→ **What is being asked**
Return, word for word, only the lines from the one containing "2 * t)).astype(np.float32))" through the last line of the entries.

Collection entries
◇ ◇ ◇ ◇ ◇
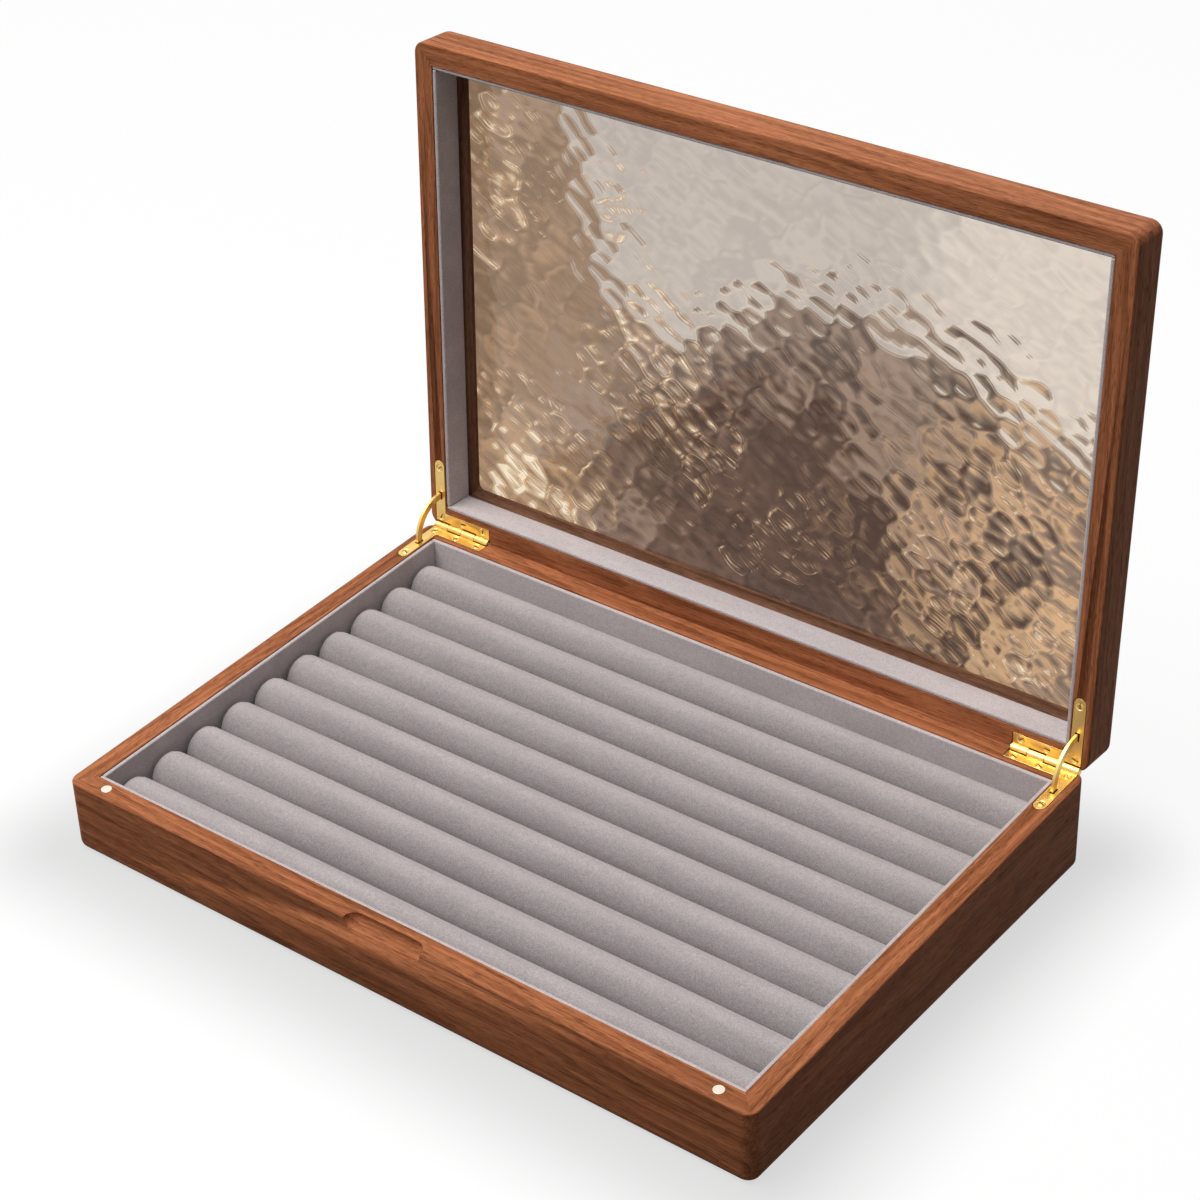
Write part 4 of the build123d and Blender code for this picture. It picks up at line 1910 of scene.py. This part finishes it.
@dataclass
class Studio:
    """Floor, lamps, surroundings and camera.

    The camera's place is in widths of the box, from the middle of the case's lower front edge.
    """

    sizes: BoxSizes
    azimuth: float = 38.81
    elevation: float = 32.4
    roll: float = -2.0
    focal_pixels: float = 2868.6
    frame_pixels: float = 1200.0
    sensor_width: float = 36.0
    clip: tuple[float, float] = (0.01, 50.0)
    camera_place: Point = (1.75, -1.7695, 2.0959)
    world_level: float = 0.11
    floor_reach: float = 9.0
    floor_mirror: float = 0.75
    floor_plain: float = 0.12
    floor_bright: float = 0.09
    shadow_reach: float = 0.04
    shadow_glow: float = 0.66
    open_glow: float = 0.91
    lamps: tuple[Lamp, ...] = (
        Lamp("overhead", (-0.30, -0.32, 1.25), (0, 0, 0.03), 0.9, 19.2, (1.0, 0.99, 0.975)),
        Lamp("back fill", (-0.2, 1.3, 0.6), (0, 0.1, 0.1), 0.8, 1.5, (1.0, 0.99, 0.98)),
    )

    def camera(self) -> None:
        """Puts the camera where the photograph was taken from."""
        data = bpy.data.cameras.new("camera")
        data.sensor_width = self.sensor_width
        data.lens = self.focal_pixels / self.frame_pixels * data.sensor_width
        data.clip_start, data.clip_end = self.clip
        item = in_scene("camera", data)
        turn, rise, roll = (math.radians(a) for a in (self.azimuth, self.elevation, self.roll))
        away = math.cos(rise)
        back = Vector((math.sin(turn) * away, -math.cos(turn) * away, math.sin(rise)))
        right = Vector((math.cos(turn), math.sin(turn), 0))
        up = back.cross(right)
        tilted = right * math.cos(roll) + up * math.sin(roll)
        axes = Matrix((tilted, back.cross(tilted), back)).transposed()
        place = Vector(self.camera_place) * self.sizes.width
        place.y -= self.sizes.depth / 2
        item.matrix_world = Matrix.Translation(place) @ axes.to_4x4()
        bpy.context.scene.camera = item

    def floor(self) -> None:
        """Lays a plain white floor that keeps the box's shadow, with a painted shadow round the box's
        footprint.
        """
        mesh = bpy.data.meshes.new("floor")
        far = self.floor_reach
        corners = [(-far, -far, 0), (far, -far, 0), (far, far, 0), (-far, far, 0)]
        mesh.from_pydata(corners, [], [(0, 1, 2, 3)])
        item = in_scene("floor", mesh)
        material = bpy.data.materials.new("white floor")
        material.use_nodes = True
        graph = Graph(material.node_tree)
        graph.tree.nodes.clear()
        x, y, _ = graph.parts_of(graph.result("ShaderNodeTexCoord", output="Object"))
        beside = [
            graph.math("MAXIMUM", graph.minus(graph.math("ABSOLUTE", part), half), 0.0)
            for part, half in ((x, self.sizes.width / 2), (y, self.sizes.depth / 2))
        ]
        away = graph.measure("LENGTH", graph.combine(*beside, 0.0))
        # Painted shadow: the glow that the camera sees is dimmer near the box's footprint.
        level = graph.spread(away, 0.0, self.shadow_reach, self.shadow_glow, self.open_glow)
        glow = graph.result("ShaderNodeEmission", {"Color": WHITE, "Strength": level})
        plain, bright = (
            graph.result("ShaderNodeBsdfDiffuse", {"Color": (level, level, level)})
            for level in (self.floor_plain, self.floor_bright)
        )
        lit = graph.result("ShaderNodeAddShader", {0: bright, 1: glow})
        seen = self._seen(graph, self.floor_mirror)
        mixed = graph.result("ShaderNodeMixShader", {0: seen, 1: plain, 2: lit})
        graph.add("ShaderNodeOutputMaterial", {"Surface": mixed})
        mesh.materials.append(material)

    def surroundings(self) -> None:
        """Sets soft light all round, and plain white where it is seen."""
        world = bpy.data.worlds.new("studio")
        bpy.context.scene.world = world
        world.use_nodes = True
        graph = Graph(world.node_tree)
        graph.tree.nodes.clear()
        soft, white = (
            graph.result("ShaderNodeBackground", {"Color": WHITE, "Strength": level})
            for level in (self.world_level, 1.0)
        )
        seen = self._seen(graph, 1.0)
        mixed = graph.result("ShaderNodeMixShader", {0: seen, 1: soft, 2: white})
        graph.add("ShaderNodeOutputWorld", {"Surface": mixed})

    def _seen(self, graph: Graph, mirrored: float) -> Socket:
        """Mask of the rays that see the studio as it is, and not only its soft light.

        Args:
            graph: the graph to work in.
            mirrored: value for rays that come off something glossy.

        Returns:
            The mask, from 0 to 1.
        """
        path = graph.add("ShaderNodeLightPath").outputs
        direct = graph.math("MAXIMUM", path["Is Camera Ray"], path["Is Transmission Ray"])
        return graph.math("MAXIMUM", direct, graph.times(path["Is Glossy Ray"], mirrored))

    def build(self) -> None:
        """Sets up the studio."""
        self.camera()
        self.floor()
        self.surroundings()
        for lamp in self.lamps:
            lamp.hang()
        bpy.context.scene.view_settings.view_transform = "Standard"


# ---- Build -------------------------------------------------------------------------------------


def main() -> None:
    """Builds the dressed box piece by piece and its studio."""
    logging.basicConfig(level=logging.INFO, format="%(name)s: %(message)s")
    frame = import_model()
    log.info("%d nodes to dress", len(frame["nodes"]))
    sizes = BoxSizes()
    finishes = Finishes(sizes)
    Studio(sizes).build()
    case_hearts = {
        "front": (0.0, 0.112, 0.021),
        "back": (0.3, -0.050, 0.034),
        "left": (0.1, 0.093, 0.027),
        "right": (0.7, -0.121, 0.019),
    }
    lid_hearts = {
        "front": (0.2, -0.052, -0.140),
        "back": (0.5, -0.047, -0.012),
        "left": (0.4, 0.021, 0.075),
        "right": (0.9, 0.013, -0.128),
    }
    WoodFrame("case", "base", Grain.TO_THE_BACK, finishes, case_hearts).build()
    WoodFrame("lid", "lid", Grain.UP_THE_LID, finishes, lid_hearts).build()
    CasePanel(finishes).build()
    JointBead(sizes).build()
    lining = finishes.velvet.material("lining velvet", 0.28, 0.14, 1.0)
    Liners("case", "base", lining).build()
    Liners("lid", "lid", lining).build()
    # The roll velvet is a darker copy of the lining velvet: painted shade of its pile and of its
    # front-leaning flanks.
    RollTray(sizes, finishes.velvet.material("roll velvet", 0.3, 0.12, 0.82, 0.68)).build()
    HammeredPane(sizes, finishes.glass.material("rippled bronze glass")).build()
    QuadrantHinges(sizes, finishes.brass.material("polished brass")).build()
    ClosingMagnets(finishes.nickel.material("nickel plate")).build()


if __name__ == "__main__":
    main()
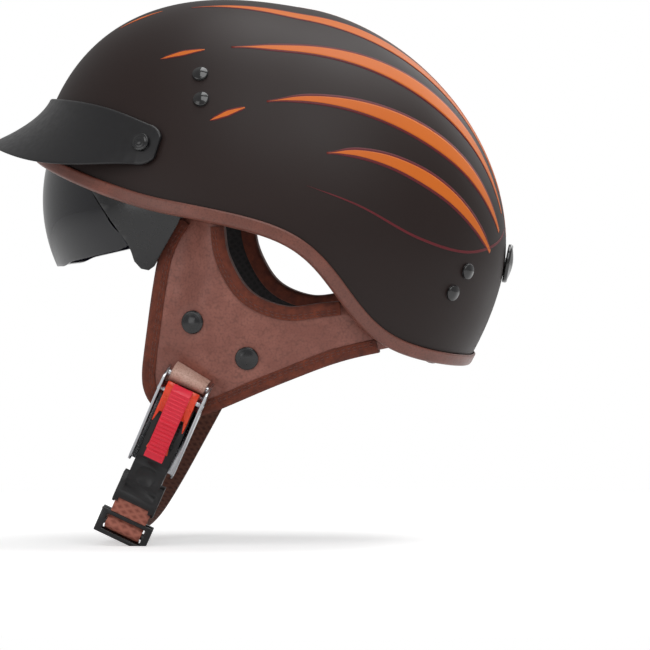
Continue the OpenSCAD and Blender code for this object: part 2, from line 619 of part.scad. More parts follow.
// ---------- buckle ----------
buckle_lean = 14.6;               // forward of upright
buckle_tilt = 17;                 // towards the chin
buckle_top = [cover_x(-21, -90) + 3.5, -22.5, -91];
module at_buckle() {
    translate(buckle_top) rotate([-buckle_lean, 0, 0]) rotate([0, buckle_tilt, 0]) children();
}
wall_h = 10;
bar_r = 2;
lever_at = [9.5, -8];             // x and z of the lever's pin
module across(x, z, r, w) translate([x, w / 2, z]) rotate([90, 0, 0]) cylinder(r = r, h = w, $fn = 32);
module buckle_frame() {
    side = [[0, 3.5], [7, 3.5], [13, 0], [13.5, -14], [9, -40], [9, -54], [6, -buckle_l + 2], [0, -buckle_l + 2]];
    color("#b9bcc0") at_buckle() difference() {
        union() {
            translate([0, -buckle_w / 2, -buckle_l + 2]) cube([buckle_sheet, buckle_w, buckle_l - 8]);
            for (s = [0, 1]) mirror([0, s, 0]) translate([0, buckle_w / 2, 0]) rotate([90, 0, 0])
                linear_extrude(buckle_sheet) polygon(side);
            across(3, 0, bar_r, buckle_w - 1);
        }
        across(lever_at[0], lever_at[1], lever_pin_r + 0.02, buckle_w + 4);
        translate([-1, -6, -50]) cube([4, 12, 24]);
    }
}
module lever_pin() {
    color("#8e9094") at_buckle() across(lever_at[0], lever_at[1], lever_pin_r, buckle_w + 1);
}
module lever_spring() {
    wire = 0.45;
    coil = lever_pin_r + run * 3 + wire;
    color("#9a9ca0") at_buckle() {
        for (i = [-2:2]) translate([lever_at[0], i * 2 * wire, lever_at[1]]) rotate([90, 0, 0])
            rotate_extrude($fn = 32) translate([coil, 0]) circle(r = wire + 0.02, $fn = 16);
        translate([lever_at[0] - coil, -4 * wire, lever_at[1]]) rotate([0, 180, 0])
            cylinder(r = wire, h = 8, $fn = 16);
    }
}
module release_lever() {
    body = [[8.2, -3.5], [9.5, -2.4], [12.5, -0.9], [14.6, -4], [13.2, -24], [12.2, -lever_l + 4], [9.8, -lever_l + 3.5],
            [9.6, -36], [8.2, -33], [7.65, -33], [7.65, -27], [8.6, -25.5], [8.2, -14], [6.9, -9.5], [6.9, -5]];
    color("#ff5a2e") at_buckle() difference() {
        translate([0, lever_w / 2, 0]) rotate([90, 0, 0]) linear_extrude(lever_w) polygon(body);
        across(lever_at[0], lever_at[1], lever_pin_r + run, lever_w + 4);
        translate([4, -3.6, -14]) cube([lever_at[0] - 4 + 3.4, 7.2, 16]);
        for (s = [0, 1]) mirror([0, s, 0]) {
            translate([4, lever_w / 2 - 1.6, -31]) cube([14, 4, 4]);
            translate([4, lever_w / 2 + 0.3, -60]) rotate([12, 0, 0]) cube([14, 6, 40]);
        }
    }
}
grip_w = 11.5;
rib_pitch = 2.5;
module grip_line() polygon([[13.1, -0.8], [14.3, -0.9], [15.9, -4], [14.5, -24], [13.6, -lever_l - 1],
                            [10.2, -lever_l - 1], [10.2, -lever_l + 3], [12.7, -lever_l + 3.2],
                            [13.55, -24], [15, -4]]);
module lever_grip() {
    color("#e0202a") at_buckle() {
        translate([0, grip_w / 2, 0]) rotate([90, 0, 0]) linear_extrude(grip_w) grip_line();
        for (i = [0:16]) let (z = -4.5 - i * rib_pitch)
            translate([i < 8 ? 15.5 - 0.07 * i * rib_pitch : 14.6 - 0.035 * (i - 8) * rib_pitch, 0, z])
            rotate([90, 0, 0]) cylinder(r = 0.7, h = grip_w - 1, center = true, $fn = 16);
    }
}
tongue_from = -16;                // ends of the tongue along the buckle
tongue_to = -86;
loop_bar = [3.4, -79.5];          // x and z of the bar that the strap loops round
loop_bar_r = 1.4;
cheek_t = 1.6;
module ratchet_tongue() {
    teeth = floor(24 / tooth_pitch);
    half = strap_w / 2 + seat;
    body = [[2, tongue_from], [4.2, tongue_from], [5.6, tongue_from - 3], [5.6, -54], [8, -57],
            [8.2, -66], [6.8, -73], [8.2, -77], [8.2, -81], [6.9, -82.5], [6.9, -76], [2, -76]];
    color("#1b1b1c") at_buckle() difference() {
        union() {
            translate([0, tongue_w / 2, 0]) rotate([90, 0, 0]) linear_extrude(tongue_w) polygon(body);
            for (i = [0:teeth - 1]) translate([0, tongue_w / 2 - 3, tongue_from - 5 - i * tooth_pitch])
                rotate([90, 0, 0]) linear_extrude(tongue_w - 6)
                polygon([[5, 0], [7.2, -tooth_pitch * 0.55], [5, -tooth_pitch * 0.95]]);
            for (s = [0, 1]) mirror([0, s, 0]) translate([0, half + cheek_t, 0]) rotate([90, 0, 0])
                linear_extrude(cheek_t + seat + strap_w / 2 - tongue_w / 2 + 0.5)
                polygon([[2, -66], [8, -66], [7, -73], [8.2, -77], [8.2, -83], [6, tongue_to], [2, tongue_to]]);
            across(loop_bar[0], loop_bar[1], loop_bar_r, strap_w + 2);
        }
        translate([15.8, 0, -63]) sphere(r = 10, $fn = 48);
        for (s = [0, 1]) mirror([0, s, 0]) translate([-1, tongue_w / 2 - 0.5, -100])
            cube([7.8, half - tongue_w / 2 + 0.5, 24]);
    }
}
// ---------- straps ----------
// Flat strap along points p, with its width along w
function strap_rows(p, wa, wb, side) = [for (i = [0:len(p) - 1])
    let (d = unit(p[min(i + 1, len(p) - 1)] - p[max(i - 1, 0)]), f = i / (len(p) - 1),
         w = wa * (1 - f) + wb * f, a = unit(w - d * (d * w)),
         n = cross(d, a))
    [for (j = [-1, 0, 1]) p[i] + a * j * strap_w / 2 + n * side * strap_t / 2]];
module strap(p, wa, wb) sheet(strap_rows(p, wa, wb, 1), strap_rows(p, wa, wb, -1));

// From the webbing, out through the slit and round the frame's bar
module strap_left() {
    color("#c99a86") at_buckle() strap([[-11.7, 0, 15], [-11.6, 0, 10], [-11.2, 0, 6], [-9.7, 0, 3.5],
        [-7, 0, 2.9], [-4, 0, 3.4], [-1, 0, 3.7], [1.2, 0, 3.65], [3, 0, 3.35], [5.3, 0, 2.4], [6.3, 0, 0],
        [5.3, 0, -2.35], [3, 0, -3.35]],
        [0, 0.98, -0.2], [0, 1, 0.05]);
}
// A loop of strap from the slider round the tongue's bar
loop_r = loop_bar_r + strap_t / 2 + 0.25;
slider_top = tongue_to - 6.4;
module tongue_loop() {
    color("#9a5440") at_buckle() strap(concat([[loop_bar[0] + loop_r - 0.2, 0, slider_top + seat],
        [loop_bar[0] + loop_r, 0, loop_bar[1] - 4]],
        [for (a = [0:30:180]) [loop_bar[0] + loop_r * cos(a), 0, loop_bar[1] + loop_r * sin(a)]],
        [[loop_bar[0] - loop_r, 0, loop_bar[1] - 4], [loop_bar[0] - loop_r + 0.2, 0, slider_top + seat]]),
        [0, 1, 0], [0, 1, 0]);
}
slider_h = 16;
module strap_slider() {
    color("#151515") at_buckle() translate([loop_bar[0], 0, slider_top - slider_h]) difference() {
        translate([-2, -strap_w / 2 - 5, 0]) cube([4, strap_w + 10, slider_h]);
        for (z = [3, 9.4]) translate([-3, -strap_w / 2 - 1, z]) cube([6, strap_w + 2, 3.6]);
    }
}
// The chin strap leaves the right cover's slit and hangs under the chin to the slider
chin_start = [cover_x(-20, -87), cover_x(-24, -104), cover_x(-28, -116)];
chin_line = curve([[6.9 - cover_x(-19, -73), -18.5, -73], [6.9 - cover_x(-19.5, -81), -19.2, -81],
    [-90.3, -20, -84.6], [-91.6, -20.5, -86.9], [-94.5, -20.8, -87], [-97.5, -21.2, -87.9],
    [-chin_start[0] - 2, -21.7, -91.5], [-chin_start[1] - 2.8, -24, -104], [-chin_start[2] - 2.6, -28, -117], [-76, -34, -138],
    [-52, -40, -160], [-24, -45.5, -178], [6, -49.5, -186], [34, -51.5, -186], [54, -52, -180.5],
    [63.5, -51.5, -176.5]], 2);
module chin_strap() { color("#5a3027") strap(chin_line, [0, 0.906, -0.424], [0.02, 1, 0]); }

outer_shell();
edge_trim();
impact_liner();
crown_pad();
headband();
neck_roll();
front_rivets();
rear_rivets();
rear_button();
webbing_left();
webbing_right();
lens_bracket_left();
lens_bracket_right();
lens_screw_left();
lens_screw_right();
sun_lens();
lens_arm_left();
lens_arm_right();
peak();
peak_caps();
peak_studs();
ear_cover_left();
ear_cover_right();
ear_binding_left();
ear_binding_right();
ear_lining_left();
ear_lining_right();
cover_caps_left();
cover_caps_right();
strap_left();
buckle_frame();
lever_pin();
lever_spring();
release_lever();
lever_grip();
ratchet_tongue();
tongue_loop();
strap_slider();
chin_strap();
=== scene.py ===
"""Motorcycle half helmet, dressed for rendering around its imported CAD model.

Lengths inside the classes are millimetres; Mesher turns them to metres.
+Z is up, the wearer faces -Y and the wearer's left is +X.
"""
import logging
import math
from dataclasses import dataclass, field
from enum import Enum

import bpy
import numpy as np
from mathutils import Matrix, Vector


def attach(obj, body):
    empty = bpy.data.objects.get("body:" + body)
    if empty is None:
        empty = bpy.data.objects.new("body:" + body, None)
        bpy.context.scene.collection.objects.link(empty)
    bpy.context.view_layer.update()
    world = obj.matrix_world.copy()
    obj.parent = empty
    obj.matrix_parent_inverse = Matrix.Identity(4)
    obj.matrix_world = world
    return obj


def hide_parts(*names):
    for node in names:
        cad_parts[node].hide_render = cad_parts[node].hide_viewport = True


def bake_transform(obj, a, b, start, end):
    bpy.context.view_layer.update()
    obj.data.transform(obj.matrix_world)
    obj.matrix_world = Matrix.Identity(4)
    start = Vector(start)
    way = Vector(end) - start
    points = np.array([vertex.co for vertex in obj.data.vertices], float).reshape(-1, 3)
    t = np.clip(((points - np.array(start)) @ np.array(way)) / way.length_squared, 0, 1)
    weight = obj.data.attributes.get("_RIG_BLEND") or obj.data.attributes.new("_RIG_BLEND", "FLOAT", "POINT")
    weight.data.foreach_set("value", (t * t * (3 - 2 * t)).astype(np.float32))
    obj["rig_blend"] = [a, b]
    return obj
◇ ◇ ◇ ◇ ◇
→ **Result**
    weight.data.foreach_set("value", (t * t * (3 - 2 * t)).astype(np.float32))
    obj["rig_blend"] = [a, b]
    return obj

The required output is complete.